● **Exercise requirements**:
Copy the data word for word, keeping every line.

● **Material provided**:
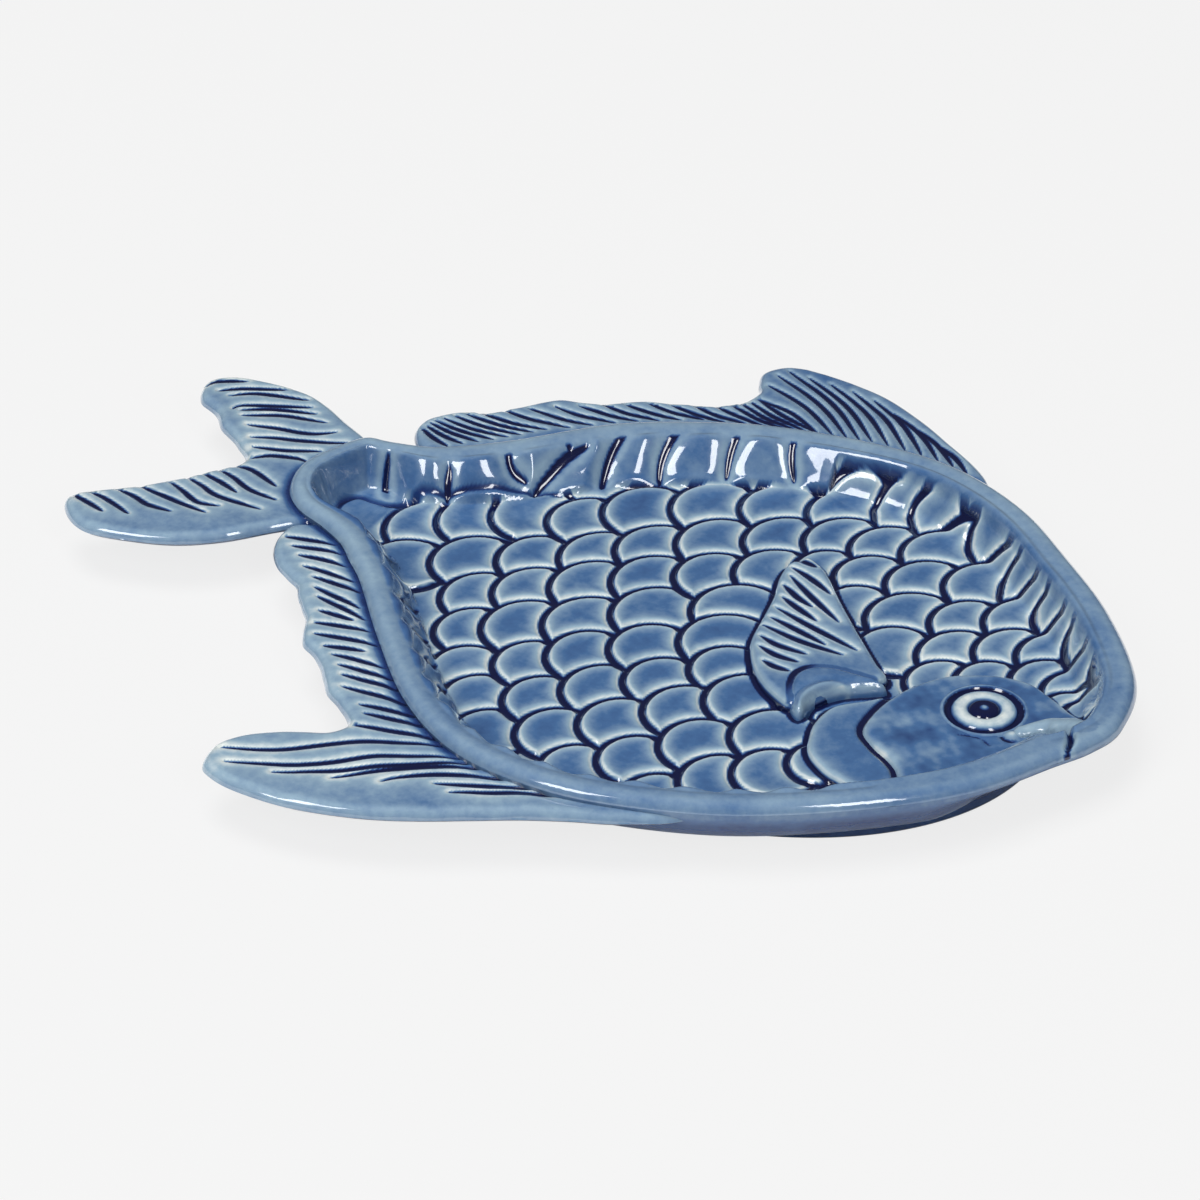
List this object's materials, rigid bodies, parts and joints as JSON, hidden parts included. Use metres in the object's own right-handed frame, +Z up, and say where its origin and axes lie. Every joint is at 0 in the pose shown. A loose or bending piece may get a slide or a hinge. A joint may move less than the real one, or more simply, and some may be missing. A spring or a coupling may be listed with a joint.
{
  "type": "fish shaped platter",
  "caption": "Shallow glazed serving platter shaped as a fish, with a rolled rim, a scaled well, ribbed fins round the edge and a foot ring underneath.",
  "frame": {"origin": "middle of the whole plan, fins included, on the table under the foot ring", "axes": "+X runs from the tail to the nose, +Y to the dorsal fin, +Z up out of the well"},
  "size_m": [0.2848, 0.241, 0.02],
  "materials": {
    "blue_glaze": "glossy translucent blue glaze",
    "pale_blue_glaze": "glossy blue glaze, thin and pale over raised rays",
    "navy_glaze": "glossy pooled navy glaze",
    "cream_glaze": "glossy thin pale glaze"
  },
  "bodies": {
    "root": {"dish_shell": "blue_glaze", "border_scales": "blue_glaze", "floor_scales": "blue_glaze", "foot_ring": "blue_glaze", "tail_fin": "pale_blue_glaze", "dorsal_fin": "pale_blue_glaze", "ventral_fin": "pale_blue_glaze", "breast_fin": "pale_blue_glaze", "breast_fin_root": "blue_glaze", "cheek": "blue_glaze", "gill_cover": "blue_glaze", "eye_ring": "navy_glaze", "eyeball": "cream_glaze", "pupil": "navy_glaze"}
  },
  "joints": []
}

● **Exercise solution**:
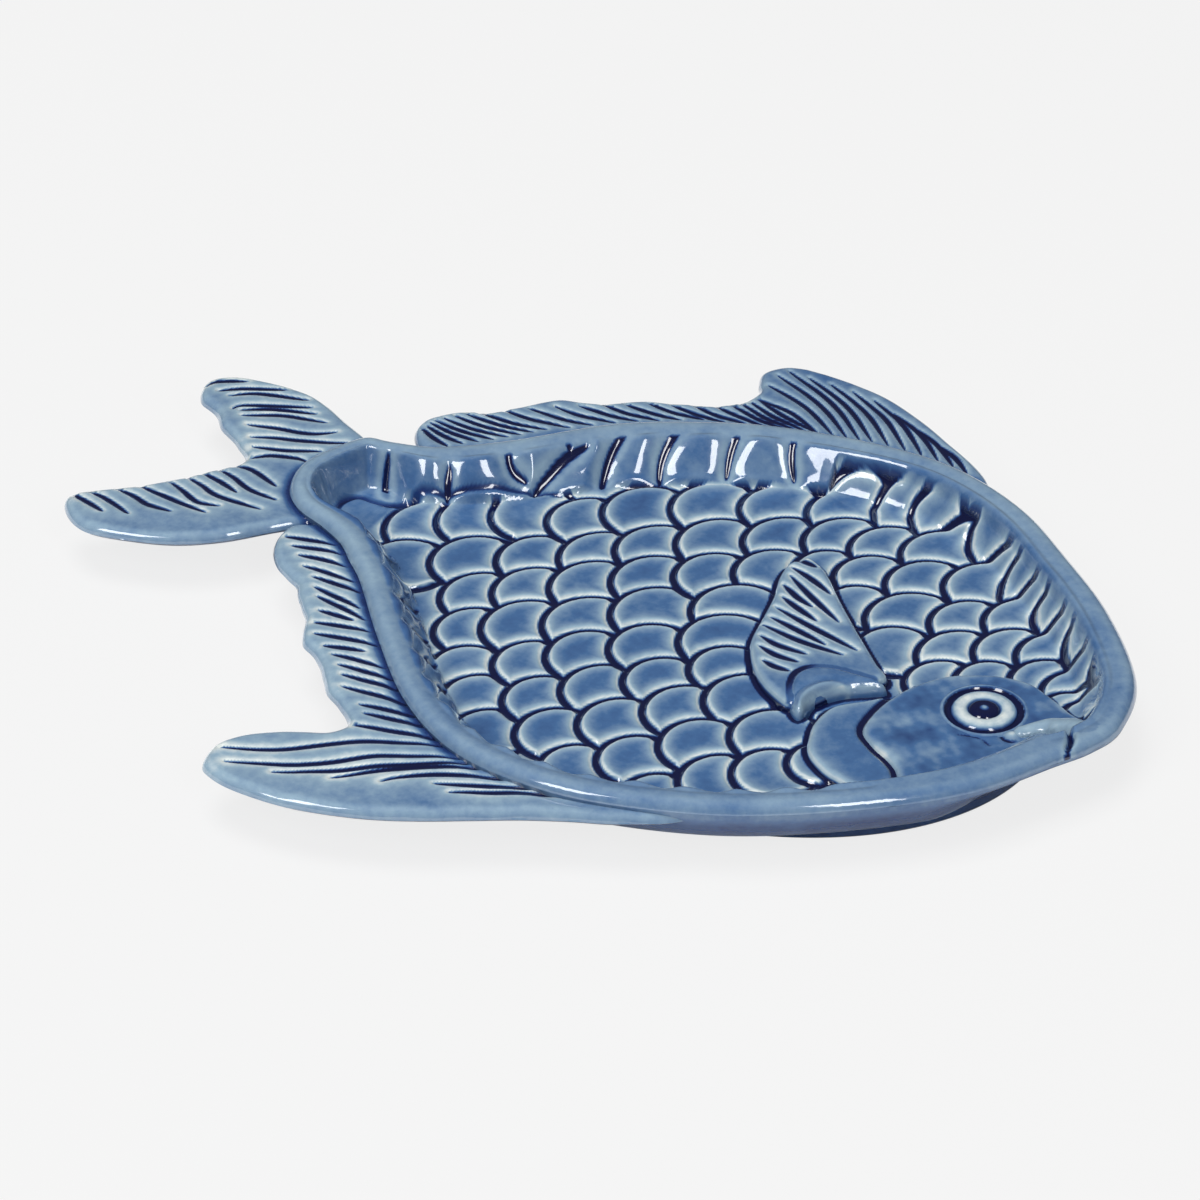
List this object's materials, rigid bodies, parts and joints as JSON, hidden parts included. Use metres in the object's own right-handed frame, +Z up, and say where its origin and axes lie. Every joint is at 0 in the pose shown. A loose or bending piece may get a slide or a hinge. A joint may move less than the real one, or more simply, and some may be missing. A spring or a coupling may be listed with a joint.
{
  "type": "fish shaped platter",
  "caption": "Shallow glazed serving platter shaped as a fish, with a rolled rim, a scaled well, ribbed fins round the edge and a foot ring underneath.",
  "frame": {"origin": "middle of the whole plan, fins included, on the table under the foot ring", "axes": "+X runs from the tail to the nose, +Y to the dorsal fin, +Z up out of the well"},
  "size_m": [0.2848, 0.241, 0.02],
  "materials": {
    "blue_glaze": "glossy translucent blue glaze",
    "pale_blue_glaze": "glossy blue glaze, thin and pale over raised rays",
    "navy_glaze": "glossy pooled navy glaze",
    "cream_glaze": "glossy thin pale glaze"
  },
  "bodies": {
    "root": {"dish_shell": "blue_glaze", "border_scales": "blue_glaze", "floor_scales": "blue_glaze", "foot_ring": "blue_glaze", "tail_fin": "pale_blue_glaze", "dorsal_fin": "pale_blue_glaze", "ventral_fin": "pale_blue_glaze", "breast_fin": "pale_blue_glaze", "breast_fin_root": "blue_glaze", "cheek": "blue_glaze", "gill_cover": "blue_glaze", "eye_ring": "navy_glaze", "eyeball": "cream_glaze", "pupil": "navy_glaze"}
  },
  "joints": []
}